__Task to complete__
Going from the top of the data below, give again each line through the one containing "0.8, 2.9, size_y=0.9)", both ends kept.

··· Entries supplied

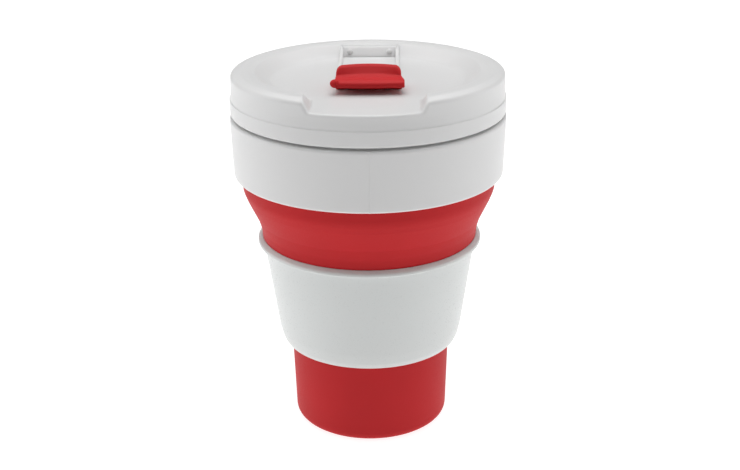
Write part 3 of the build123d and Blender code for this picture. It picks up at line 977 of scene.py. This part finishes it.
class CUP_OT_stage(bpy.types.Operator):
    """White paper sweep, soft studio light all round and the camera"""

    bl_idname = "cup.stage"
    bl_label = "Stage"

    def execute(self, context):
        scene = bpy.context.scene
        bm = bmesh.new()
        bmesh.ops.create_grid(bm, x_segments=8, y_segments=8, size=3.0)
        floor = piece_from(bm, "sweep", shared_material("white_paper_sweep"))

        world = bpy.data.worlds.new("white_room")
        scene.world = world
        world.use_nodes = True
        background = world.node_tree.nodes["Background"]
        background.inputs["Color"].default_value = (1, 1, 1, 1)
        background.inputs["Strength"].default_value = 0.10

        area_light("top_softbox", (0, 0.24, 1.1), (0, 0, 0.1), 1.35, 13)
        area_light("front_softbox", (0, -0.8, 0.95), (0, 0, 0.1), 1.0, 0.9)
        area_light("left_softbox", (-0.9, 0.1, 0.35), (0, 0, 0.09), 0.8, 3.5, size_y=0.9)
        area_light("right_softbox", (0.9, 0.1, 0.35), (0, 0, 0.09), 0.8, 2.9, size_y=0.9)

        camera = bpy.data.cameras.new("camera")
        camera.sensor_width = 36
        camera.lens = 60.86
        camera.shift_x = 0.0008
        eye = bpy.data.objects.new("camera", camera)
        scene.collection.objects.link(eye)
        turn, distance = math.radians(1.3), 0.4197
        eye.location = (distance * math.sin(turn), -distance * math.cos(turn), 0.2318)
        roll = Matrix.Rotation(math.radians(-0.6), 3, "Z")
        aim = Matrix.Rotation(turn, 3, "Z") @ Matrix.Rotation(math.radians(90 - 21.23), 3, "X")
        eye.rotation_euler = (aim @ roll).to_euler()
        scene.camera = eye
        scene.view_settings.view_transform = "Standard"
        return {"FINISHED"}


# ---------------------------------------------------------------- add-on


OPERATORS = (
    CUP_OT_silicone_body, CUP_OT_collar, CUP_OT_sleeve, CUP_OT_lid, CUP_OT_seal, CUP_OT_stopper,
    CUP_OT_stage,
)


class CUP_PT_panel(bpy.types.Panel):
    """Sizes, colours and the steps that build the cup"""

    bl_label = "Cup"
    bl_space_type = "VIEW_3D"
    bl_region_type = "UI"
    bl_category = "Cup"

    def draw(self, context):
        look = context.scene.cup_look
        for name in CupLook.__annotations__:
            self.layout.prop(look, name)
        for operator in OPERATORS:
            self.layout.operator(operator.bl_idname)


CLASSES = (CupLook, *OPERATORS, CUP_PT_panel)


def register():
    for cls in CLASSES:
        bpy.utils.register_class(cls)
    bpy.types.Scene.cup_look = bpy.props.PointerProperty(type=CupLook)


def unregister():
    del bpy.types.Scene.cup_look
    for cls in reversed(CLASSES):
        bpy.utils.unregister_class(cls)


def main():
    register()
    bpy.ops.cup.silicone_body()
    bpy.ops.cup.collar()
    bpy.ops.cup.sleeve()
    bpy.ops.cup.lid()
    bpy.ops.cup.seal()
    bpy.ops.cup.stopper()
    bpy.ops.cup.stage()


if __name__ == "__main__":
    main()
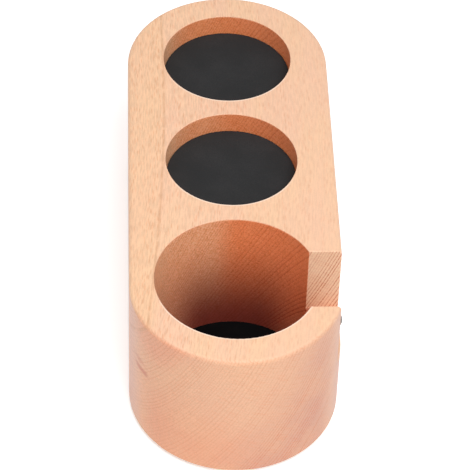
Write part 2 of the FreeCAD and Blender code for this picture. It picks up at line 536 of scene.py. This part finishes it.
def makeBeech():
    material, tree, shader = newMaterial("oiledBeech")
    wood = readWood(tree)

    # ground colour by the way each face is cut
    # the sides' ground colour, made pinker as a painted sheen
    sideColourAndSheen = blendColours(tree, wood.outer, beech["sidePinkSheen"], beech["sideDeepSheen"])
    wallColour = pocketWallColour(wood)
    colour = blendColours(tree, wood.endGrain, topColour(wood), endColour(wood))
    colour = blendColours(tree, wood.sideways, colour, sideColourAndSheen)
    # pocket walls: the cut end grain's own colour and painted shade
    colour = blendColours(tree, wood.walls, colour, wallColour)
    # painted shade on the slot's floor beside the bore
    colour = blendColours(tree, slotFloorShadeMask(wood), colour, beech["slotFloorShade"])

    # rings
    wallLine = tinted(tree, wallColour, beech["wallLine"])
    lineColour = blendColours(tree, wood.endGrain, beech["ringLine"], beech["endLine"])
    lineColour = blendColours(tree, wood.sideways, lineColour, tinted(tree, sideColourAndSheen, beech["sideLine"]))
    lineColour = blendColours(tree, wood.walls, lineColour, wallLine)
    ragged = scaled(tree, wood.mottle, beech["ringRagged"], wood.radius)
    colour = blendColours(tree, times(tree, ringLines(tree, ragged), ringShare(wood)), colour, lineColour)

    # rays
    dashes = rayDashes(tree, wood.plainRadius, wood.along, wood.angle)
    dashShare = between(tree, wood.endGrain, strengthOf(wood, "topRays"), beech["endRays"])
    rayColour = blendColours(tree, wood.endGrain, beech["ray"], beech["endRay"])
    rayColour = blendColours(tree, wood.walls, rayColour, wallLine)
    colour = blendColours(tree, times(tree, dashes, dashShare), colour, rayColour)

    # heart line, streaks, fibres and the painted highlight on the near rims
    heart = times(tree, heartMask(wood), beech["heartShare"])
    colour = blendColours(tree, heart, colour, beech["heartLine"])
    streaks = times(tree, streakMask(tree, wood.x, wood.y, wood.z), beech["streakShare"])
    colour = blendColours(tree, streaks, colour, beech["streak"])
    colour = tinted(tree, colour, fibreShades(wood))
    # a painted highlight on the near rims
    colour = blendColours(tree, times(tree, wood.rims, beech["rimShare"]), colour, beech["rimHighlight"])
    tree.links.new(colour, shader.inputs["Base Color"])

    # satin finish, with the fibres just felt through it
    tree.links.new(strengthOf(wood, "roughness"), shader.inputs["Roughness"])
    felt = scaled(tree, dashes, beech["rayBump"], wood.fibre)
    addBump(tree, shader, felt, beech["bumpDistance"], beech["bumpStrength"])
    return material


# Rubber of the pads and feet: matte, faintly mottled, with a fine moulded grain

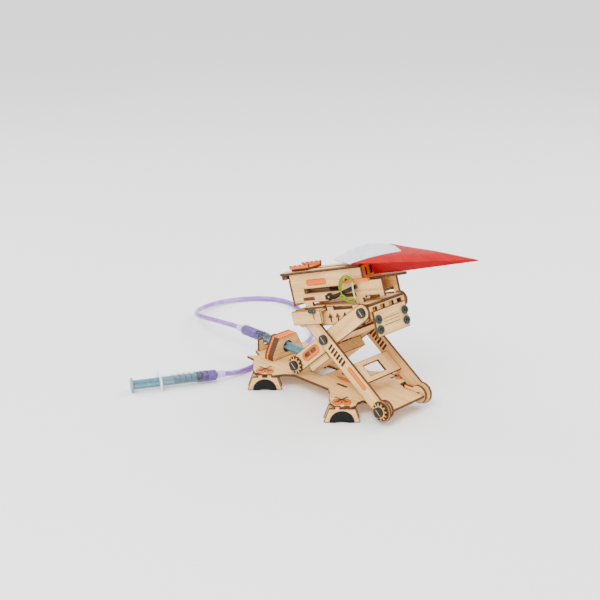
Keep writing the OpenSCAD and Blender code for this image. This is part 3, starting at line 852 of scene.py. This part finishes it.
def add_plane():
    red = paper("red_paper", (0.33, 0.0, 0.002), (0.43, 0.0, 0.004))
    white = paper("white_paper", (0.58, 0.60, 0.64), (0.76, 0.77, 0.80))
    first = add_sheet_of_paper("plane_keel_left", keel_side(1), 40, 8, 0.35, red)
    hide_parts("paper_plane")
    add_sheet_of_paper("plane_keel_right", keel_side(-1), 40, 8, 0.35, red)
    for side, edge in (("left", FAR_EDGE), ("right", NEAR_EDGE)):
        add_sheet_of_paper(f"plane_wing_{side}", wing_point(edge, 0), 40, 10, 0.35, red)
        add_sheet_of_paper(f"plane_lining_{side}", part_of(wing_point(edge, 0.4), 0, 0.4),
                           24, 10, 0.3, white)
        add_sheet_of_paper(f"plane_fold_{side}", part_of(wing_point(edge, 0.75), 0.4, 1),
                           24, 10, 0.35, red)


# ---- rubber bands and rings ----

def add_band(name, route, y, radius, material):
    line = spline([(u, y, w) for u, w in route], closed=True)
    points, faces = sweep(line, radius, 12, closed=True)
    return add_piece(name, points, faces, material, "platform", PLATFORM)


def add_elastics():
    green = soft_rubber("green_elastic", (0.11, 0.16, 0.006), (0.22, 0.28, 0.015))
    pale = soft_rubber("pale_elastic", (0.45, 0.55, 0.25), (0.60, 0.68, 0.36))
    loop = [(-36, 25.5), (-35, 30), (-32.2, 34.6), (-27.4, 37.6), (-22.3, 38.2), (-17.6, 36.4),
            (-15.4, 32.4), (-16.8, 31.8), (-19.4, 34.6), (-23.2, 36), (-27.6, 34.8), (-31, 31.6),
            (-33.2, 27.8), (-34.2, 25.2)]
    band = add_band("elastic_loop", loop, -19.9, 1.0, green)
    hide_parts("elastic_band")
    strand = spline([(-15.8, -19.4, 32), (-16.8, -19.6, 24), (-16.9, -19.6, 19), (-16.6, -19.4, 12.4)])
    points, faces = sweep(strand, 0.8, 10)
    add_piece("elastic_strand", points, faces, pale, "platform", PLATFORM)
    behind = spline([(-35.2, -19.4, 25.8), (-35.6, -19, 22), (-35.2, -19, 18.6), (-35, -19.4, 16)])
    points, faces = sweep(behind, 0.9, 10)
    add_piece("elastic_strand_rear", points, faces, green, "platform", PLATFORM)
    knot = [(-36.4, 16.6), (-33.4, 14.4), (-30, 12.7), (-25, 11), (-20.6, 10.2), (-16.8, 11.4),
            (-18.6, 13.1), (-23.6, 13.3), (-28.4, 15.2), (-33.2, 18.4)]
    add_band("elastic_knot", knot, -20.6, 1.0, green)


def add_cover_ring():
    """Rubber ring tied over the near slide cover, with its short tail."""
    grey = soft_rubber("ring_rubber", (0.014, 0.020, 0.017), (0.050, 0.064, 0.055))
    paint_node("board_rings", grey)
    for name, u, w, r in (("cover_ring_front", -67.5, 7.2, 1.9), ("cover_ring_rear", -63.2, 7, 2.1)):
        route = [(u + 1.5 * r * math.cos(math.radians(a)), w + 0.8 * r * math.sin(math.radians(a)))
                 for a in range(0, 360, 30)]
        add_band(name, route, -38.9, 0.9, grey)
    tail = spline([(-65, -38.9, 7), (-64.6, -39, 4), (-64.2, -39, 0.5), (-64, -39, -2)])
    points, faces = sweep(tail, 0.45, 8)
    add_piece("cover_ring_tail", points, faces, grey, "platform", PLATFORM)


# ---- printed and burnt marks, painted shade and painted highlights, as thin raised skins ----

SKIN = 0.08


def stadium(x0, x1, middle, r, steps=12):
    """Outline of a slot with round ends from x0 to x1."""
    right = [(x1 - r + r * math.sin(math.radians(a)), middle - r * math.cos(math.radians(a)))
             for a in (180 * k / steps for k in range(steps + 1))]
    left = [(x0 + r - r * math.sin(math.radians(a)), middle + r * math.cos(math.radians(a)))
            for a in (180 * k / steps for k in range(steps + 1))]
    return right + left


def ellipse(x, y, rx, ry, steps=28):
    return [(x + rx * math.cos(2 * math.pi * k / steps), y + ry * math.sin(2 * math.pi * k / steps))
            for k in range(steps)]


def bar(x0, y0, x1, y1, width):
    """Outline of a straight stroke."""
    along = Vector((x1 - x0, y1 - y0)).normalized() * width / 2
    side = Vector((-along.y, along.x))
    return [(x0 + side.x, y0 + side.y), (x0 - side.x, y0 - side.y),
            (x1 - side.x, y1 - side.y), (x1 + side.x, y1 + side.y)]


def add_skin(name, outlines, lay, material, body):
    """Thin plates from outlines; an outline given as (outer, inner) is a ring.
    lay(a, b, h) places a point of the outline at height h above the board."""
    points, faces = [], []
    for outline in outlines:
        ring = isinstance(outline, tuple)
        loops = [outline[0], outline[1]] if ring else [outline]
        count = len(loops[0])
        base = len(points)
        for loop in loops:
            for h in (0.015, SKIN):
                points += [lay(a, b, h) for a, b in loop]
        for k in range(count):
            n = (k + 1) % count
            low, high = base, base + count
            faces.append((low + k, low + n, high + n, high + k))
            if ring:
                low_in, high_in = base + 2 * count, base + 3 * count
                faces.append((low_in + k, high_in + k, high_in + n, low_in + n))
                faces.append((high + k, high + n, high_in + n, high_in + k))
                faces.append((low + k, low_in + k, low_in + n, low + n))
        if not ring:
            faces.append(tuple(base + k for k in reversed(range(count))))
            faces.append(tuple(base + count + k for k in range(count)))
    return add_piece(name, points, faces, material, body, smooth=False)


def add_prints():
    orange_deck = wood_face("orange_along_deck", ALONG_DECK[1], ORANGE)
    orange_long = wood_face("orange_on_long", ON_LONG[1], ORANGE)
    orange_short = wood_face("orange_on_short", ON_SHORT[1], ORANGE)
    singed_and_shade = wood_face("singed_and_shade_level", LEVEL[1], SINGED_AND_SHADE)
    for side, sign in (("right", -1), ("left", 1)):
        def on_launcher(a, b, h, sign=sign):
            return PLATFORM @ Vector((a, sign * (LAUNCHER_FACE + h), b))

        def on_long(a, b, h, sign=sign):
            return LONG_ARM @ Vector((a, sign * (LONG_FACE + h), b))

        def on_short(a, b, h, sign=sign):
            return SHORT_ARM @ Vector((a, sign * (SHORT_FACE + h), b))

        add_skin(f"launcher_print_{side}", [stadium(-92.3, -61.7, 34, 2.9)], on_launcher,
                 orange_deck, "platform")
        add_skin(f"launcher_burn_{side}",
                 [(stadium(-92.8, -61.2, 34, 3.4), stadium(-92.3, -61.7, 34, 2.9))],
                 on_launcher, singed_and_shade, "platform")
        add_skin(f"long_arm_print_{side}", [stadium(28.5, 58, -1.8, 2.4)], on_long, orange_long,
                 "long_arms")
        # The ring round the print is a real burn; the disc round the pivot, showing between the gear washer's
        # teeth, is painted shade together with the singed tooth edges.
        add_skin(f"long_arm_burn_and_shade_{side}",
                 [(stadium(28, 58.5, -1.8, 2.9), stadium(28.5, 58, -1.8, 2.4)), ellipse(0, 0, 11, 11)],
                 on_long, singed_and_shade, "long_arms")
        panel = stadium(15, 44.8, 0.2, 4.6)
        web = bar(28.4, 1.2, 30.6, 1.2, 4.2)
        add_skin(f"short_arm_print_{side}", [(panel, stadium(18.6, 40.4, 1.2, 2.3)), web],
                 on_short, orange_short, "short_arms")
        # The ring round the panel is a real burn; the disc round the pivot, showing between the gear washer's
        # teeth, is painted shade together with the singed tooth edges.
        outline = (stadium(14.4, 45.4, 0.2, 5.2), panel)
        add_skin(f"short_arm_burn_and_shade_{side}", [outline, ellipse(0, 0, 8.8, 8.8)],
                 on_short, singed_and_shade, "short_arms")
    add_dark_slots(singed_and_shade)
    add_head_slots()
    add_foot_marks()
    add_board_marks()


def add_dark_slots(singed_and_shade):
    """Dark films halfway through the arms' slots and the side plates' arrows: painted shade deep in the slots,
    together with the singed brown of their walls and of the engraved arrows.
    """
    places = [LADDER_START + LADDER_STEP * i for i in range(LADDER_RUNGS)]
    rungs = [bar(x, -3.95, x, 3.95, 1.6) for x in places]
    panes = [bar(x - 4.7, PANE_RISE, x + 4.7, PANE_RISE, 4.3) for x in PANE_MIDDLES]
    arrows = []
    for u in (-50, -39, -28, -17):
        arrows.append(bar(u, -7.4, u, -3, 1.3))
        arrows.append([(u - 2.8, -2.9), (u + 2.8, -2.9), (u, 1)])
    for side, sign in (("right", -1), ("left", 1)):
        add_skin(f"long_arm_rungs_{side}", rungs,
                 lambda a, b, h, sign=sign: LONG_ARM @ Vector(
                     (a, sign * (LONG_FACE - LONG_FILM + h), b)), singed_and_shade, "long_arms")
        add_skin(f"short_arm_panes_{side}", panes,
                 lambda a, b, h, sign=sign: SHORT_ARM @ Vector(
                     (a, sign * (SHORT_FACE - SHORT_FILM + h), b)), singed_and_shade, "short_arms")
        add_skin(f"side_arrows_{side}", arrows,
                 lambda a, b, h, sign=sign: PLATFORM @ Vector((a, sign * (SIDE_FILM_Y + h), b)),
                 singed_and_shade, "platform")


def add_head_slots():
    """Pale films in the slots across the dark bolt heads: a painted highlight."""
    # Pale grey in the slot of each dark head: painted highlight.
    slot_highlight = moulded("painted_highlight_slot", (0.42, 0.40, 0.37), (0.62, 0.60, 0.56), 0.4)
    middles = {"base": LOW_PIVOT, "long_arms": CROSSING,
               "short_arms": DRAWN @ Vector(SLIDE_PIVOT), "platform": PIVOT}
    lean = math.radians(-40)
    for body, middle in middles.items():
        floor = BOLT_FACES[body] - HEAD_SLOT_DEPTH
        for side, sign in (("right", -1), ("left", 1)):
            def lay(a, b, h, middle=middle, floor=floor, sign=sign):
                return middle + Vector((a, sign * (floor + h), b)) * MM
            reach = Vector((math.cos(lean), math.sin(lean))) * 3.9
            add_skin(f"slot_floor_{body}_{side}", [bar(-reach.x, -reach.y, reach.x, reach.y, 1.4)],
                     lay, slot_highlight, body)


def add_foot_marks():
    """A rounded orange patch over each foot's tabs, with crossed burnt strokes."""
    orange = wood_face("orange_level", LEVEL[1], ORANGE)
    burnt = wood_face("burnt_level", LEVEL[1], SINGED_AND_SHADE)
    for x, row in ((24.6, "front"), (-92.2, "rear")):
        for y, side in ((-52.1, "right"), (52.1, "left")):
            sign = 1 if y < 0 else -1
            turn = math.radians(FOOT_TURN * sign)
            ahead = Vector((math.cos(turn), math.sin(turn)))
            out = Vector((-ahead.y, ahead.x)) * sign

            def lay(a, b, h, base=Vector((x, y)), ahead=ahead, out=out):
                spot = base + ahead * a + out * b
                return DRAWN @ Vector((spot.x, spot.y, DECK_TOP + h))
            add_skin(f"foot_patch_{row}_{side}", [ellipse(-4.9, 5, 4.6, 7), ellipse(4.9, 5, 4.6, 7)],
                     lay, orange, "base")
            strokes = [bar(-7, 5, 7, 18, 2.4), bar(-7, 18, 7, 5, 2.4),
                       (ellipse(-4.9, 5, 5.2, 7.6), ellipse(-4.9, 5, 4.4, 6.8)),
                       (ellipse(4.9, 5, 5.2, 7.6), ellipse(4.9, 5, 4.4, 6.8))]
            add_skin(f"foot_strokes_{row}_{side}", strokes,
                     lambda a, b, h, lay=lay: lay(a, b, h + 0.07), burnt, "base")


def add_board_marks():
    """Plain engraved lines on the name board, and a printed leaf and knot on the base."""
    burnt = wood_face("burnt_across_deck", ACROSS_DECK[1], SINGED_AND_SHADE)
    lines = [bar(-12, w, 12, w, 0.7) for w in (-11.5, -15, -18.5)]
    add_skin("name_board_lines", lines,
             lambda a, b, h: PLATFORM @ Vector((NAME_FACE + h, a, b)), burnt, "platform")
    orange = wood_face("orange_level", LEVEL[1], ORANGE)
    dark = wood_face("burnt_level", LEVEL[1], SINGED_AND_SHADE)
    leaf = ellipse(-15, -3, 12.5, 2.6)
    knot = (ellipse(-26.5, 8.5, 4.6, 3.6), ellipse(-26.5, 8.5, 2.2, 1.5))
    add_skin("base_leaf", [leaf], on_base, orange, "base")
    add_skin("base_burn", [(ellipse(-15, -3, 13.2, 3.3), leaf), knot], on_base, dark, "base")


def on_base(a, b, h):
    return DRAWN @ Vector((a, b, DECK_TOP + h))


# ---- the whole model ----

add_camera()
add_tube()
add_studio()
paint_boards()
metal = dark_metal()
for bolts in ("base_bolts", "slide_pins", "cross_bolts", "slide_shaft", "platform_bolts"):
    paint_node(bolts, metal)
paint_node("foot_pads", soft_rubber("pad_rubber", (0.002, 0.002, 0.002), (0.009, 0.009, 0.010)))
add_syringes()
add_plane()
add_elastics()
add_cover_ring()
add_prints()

······

__Reply to the exercise__
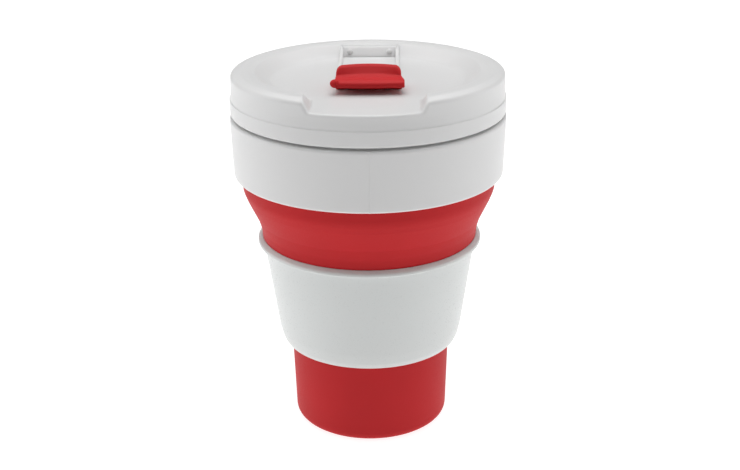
Write part 3 of the build123d and Blender code for this picture. It picks up at line 977 of scene.py. This part finishes it.
class CUP_OT_stage(bpy.types.Operator):
    """White paper sweep, soft studio light all round and the camera"""

    bl_idname = "cup.stage"
    bl_label = "Stage"

    def execute(self, context):
        scene = bpy.context.scene
        bm = bmesh.new()
        bmesh.ops.create_grid(bm, x_segments=8, y_segments=8, size=3.0)
        floor = piece_from(bm, "sweep", shared_material("white_paper_sweep"))

        world = bpy.data.worlds.new("white_room")
        scene.world = world
        world.use_nodes = True
        background = world.node_tree.nodes["Background"]
        background.inputs["Color"].default_value = (1, 1, 1, 1)
        background.inputs["Strength"].default_value = 0.10

        area_light("top_softbox", (0, 0.24, 1.1), (0, 0, 0.1), 1.35, 13)
        area_light("front_softbox", (0, -0.8, 0.95), (0, 0, 0.1), 1.0, 0.9)
        area_light("left_softbox", (-0.9, 0.1, 0.35), (0, 0, 0.09), 0.8, 3.5, size_y=0.9)
        area_light("right_softbox", (0.9, 0.1, 0.35), (0, 0, 0.09), 0.8, 2.9, size_y=0.9)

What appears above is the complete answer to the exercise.